* START RECORD LIST *

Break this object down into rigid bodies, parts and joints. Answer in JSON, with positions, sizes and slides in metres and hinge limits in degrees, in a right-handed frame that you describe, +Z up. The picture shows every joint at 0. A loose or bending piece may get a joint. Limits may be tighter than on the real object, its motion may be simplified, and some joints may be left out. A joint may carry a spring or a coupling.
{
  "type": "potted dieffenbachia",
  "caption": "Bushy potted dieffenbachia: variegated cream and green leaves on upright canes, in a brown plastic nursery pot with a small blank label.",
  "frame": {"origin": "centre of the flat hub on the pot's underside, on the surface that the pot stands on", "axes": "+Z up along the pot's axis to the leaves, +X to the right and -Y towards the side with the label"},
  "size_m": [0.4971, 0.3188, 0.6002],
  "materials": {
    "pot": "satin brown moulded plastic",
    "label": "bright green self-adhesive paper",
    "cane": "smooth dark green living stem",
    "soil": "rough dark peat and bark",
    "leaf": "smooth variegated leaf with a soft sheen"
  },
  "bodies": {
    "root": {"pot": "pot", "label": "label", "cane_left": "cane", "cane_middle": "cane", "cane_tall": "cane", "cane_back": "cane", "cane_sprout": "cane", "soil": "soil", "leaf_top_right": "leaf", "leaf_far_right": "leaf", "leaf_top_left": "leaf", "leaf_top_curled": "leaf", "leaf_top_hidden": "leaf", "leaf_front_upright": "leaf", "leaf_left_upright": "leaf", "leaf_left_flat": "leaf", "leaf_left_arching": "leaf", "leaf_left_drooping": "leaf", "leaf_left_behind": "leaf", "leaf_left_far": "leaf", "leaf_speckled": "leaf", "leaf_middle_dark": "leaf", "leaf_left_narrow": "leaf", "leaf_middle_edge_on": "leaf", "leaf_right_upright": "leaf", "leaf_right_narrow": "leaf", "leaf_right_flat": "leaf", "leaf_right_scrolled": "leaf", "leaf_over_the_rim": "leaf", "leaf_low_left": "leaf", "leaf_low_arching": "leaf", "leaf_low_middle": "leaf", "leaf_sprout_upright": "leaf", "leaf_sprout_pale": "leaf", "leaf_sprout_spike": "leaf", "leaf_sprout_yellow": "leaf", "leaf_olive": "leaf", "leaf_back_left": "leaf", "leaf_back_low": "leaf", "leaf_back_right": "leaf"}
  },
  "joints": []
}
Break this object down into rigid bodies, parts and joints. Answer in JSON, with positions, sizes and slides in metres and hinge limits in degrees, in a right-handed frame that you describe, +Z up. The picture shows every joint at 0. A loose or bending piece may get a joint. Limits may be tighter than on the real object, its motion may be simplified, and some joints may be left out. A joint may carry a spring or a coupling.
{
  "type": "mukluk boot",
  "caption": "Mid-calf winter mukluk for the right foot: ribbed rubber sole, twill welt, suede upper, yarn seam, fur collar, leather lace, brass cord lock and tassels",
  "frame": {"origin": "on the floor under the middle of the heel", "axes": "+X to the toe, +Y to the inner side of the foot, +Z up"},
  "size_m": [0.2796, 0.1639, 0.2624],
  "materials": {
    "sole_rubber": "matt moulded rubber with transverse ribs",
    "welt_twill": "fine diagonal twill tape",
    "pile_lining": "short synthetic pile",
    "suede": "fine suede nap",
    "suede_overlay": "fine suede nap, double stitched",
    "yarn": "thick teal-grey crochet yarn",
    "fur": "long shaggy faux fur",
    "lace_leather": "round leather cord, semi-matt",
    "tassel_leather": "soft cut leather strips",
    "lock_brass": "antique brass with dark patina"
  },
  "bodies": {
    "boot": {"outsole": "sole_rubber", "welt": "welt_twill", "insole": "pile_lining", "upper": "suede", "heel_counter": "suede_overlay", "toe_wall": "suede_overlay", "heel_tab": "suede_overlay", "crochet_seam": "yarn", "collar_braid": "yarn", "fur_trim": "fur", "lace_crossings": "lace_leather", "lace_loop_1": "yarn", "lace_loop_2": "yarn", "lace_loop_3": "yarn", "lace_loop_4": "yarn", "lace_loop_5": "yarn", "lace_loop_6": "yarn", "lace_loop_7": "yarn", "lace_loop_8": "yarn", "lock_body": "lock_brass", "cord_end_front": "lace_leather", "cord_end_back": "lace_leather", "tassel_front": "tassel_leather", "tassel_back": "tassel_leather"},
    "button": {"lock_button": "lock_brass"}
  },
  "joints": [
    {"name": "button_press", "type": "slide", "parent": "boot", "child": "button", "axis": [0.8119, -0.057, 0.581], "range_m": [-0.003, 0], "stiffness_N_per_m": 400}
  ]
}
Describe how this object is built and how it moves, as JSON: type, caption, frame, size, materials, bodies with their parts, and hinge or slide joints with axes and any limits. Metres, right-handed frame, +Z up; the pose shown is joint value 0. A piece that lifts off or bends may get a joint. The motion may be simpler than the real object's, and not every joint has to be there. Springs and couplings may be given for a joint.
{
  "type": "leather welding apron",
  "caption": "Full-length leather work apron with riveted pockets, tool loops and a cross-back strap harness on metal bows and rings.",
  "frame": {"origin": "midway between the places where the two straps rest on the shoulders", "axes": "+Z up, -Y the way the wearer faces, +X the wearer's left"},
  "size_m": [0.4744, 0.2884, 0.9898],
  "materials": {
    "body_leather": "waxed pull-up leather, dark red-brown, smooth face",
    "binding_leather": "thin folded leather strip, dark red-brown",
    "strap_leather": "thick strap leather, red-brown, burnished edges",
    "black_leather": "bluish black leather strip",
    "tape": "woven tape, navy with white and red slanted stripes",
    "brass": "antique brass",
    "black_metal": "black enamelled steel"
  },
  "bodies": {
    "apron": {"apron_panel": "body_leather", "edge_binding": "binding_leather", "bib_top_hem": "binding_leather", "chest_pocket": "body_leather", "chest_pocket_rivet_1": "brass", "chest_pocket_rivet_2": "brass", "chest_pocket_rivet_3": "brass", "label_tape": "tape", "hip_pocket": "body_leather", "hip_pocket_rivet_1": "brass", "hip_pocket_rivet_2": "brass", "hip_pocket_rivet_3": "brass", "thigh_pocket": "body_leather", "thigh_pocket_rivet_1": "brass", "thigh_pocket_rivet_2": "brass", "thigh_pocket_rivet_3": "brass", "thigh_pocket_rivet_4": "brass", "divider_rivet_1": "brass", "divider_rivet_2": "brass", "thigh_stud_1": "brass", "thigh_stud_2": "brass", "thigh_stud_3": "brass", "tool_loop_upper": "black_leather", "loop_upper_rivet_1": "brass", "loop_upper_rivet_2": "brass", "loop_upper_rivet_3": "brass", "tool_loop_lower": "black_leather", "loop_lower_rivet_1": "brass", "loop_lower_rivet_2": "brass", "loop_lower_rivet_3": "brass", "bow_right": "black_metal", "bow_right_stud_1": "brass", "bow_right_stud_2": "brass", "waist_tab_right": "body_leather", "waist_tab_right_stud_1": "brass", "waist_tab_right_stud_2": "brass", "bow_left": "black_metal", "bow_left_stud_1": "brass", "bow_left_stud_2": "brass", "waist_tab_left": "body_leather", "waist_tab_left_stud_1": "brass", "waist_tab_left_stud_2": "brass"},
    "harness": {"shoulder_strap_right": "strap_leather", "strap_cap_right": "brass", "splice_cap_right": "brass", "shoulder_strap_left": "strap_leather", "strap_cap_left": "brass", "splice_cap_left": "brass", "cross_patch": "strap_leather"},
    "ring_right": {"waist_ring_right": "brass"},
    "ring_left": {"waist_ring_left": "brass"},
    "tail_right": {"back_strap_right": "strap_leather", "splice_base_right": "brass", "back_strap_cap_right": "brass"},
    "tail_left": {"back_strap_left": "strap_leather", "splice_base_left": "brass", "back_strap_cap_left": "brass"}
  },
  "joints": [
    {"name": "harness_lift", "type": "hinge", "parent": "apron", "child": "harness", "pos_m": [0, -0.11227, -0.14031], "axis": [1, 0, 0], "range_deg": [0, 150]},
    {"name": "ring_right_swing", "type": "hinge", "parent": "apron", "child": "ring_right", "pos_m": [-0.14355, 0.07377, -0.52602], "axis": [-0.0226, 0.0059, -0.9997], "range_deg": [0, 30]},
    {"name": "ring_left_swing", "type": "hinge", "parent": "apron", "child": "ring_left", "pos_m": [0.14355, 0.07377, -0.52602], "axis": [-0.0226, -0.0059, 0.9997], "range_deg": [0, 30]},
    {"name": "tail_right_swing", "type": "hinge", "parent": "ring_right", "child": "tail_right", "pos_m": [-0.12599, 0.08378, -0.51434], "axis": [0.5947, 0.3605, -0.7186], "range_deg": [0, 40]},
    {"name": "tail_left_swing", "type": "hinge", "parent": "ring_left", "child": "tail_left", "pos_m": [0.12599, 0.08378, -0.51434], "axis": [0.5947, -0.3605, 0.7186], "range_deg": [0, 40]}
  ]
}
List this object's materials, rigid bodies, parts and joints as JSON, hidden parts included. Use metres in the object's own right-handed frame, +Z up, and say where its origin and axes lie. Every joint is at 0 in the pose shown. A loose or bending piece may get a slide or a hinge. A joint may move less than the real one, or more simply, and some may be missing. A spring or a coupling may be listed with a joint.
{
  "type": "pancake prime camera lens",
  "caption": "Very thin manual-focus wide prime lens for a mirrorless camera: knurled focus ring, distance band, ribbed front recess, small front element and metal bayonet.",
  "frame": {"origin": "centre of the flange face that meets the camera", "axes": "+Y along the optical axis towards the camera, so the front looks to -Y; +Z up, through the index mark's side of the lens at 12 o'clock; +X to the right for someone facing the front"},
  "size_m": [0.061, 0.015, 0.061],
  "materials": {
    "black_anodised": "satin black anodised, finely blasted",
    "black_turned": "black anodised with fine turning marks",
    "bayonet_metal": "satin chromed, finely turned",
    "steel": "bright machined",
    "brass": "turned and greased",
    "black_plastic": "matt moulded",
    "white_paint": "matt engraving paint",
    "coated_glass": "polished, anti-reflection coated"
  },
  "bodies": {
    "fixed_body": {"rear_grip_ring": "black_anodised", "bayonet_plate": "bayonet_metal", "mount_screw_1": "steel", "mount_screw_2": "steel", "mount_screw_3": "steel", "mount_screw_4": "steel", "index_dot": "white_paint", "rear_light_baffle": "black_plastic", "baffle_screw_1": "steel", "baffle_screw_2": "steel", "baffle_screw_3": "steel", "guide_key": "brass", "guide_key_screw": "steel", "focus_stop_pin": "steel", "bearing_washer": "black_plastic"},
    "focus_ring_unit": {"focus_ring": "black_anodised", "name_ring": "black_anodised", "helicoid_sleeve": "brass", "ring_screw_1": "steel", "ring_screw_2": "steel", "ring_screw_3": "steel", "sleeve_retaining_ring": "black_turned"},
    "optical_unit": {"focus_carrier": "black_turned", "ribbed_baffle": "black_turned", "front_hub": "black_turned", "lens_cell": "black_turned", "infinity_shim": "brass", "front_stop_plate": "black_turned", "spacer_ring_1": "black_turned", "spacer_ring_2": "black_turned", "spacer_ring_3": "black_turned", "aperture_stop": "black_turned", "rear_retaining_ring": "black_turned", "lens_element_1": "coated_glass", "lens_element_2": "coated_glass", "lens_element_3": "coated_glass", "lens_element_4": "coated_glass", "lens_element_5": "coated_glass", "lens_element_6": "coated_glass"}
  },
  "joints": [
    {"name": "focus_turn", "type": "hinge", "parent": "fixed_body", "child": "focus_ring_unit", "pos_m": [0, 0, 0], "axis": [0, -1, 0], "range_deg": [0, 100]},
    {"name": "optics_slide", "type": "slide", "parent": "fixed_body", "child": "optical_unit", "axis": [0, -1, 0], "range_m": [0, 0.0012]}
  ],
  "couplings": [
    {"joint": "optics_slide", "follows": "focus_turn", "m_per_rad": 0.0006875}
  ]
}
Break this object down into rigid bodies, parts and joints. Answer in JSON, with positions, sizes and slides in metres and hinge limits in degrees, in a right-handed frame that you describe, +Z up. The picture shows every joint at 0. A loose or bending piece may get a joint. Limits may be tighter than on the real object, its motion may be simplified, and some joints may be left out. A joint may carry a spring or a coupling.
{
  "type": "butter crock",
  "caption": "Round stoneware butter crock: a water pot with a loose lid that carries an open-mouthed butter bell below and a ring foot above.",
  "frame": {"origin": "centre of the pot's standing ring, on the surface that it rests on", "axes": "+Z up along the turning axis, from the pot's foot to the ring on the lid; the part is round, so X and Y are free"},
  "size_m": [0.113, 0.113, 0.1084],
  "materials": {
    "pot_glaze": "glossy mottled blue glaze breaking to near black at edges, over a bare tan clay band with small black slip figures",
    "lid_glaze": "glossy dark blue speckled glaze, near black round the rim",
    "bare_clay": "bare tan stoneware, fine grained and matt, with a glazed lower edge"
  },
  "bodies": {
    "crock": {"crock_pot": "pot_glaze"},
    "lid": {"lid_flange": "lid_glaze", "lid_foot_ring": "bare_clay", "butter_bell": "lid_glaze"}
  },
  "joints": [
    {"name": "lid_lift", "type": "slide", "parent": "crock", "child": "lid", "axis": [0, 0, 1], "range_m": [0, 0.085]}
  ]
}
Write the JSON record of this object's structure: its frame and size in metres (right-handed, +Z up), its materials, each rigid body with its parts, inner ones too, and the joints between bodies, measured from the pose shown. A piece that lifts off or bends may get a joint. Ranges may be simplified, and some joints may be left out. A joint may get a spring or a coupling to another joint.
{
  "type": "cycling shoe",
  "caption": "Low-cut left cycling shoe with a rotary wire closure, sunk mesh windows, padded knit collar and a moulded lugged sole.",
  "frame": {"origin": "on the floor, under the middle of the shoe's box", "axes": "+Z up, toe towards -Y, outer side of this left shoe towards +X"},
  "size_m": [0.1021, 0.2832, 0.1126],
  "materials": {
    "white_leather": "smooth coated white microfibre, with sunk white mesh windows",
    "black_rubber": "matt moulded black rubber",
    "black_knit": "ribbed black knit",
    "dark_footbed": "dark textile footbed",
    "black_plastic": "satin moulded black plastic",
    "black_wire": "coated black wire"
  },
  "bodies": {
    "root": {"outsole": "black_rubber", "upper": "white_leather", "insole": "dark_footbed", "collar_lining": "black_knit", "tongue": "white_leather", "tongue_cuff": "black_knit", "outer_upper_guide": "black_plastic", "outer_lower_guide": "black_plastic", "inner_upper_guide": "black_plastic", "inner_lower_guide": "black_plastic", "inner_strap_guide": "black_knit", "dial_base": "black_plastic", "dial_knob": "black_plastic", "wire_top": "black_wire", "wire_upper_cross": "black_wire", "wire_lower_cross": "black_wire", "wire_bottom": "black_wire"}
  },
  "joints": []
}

* END RECORD LIST *

→ **WHAT TO PRODUCE**:
Pick out every line of the listing containing the word "lifts", and show those lines.

→ **RESPONSE TO THIS EXERCISE**:
Describe how this object is built and how it moves, as JSON: type, caption, frame, size, materials, bodies with their parts, and hinge or slide joints with axes and any limits. Metres, right-handed frame, +Z up; the pose shown is joint value 0. A piece that lifts off or bends may get a joint. The motion may be simpler than the real object's, and not every joint has to be there. Springs and couplings may be given for a joint.
Write the JSON record of this object's structure: its frame and size in metres (right-handed, +Z up), its materials, each rigid body with its parts, inner ones too, and the joints between bodies, measured from the pose shown. A piece that lifts off or bends may get a joint. Ranges may be simplified, and some joints may be left out. A joint may get a spring or a coupling to another joint.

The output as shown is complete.